Indeed, the long distance the U.S. elite still needs to travel in order to reach reality becomes clear only when it is realized that, despite being the new standard for measuring the performance of mere politicians on the economy, the Stiglitz report with its focus on economics is nevertheless far too narrow to provide the road to success. Stiglitz may, possibly, have provided the way forward for the financial side of the coin (though his efforts to defend the core of the current global financial system would be dismissed as unrealistic by many thinkers), but Stiglitz has simply ignored the other...the political...side of the coin.

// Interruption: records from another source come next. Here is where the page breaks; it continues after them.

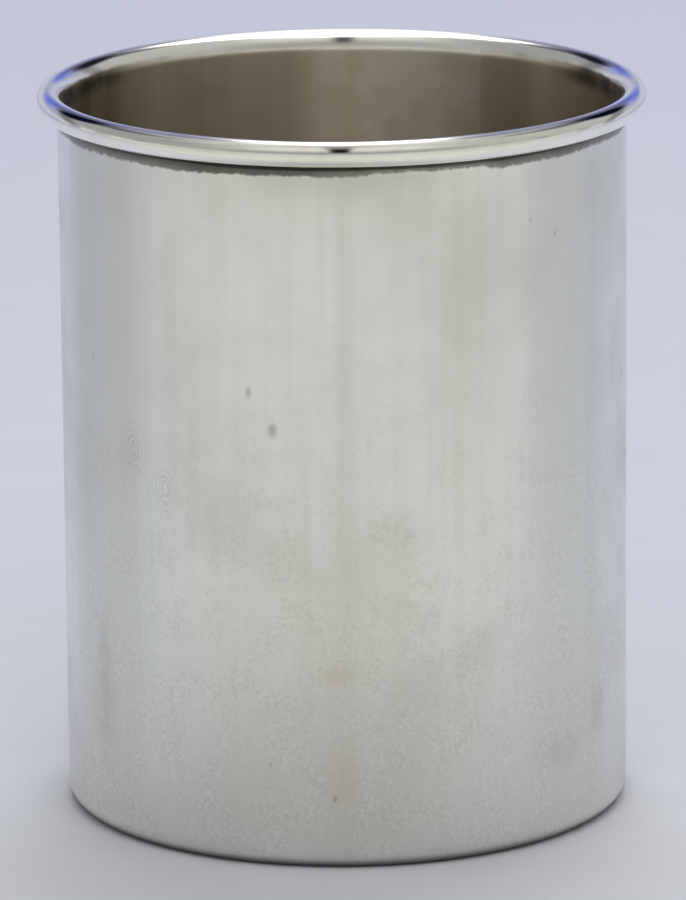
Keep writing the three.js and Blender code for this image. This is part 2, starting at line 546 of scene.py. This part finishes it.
def rubbed_satin(tree, colour, tight, broad, blend):
    """Metal rubbed round the cup, from two (roughness, anisotropy) pairs and their blend."""
    round_axis = add(tree, "ShaderNodeTangent", direction_type="RADIAL", axis="Z")
    sheens = [add(tree, "ShaderNodeBsdfPrincipled", {
        "Base Color": colour, "Metallic": 1.0, "Roughness": roughness,
        "Anisotropic": anisotropy, "Anisotropic Rotation": quarter_turn, "Tangent": round_axis,
    }) for roughness, anisotropy in (tight, broad)]
    return add(tree, "ShaderNodeMixShader", {0: blend, 1: sheens[0], 2: sheens[1]})


# %% [markdown]
# A thin tarnish dulls the wall in clouds. The middle of the front is painted brightest, as a painted
# sheen, with a faint painted shade of the camera down its middle. The wall is painted darker towards
# the sides as painted shade, and below the rim and towards the foot as tarnish and painted shade.
# Faint upright lines come from wiping.

# %% Clouds and lines
cloud_size = 16.0
small_cloud_size = 4.5
line_width = 1.6
line_stretch = 25.0


def tarnish_sheen_and_shade(tree, point, height, turn, clouds, small_clouds):
    """Tarnish clouds and lines on the wall, with a painted sheen and painted shade."""
    lines = mottle(tree, point, line_width, detail=3.0, seed=17.0, stretch=line_stretch)
    colour = paint(tree, "#F2F3F1", "#E6E6E2", soft_mask(tree, (clouds, 0.40, 0.72)))
    # Painted sheen: the middle of the front is painted brighter.
    painted_front_sheen = soft_mask(
        tree, (turn, -36.0, -20.0), (turn, 26.0, 10.0), (height, 78.0, 66.0), (height, 28.0, 56.0))
    colour = paint(tree, colour, "#FBFCFF", painted_front_sheen, 0.75)
    # Painted reflection: a faint dark upright line of the camera down the middle.
    painted_camera_shade = soft_mask(tree, (turn, -3.2, -0.4), (turn, 2.4, 0.2))
    colour = paint(tree, colour, "#DCDCD8", painted_camera_shade, 0.2)
    # Tarnish and painted shade: the wall is painted darker just below the rim.
    below_stain = soft_mask(tree, (height, 74.5, 79.5), (turn, -28.0, -10.0), (turn, 30.0, 8.0))
    colour = paint(tree, colour, "#D4D4CF", below_stain, 0.6)
    # Painted shade: both sides of the wall are painted darker, the left more.
    left_side = soft_mask(tree, (turn, -40.0, -50.0), (turn, -74.0, -64.0), (height, 1.5, 4.0))
    colour = paint(tree, colour, "#D6D6CE", left_side, 0.55)
    right_side = soft_mask(tree, (turn, 36.0, 46.0), (turn, 70.0, 58.0), (height, 1.5, 4.0))
    colour = paint(tree, colour, "#DADAD2", right_side, 0.45)
    colour = paint(tree, colour, "#DEDED8", soft_mask(tree, (small_clouds, 0.35, 0.8)), 0.25)
    colour = paint(tree, colour, "#D8D8D2", soft_mask(tree, (lines, 0.4, 0.7)), 0.16)
    # Tarnish and painted shade: the wall is painted darker towards the foot.
    return paint(tree, colour, "#CFCFC8", soft_mask(tree, (height, 34.0, 3.0)), 0.6)


# %% [markdown]
# Years of small knocks and damp leave a fine leathery grain, in patches and mostly low down. The
# real grain is about 0.1 mm, and it is drawn coarser, at 0.45 mm, which is as fine as shows.

# %% Grain
grain_size = 0.45


def leathery_grain(tree, colour, point, height, small_clouds):
    """Lays dark and pale grain over a colour, more of it low down."""
    grain = mottle(tree, point, grain_size, detail=2.0, seed=5.0)
    rough = soft_mask(tree, (height, 76.0, 20.0), (small_clouds, 0.25, 0.65))
    dark = add(tree, "ShaderNodeMath", {
        0: soft_mask(tree, (grain, 0.5, 0.66)), 1: rough,
    }, operation="MULTIPLY")
    pale = add(tree, "ShaderNodeMath", {
        0: soft_mask(tree, (grain, 0.5, 0.34)), 1: rough,
    }, operation="MULTIPLY")
    colour = paint(tree, colour, "#B4B4AE", dark, 0.18)
    return paint(tree, colour, "#FBFBF7", pale, 0.25)


# %% [markdown]
# ## Marks of use
# Damp left warm stains near the foot of the front, grey blotches lie to both sides of it, and
# single specks of tarnish are scattered over the wall. A finger has left two smudges. Their ridges
# are 0.48 mm apart, as on an adult's finger, and are drawn as uneven ovals.
# A mark is given by its turn, the height of its middle, its width and how tall it is. A speck has
# one size, its width.

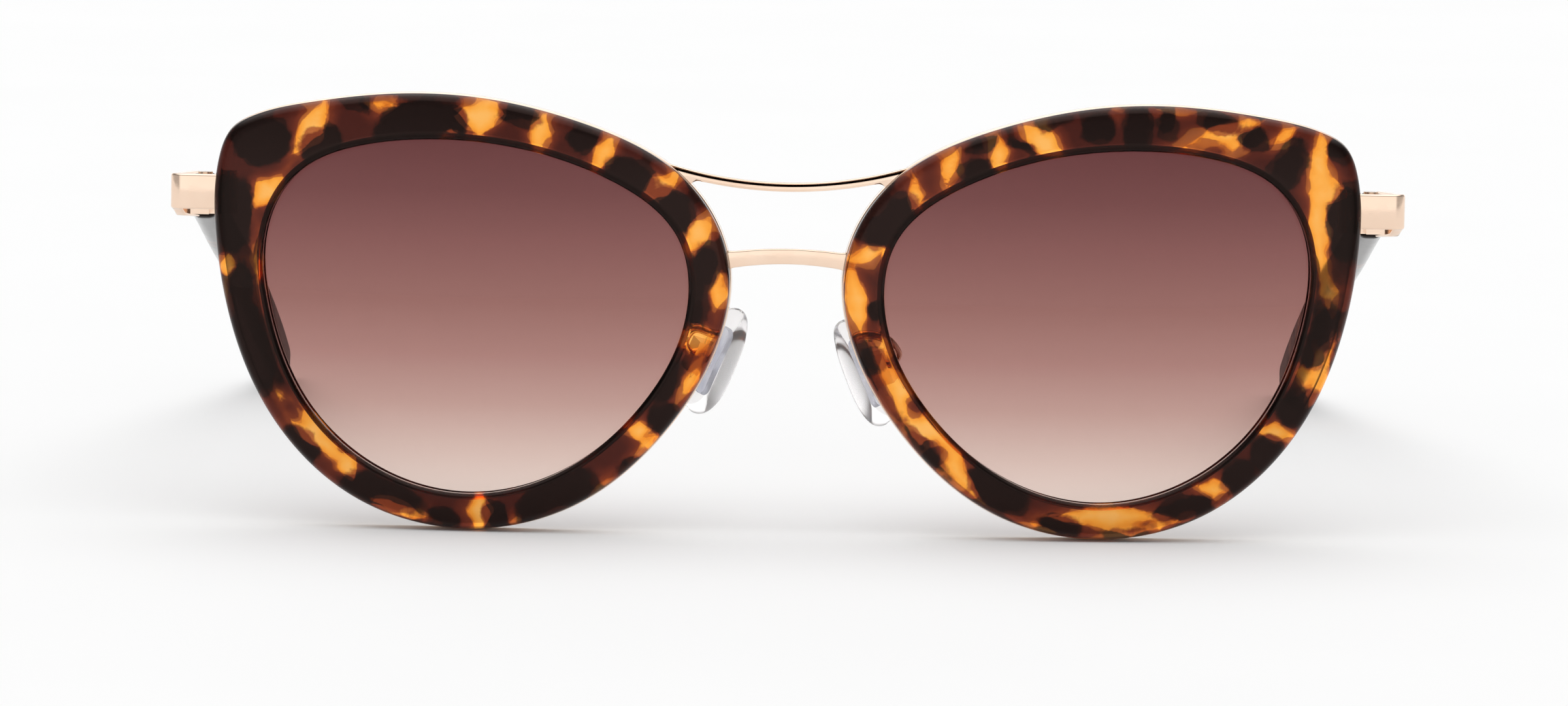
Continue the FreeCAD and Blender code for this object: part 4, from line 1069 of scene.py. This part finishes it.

Control of global politics from Washington does not fit with democratic decisionmaking in the financial realm. A political foreign policy based on the determination to control global oil supplies does not fit with a financial foreign policy based on income redistribution to provide a safety net for the world's poor. If the global economic system is to be transformed from short-sighted and selfish into long-range and focused on the common interest, then the global political system will also have to be similarly transformed. Needed change, whether replacing or just reforming the system, will require concomitant change of the rules of governance for the global political system as well.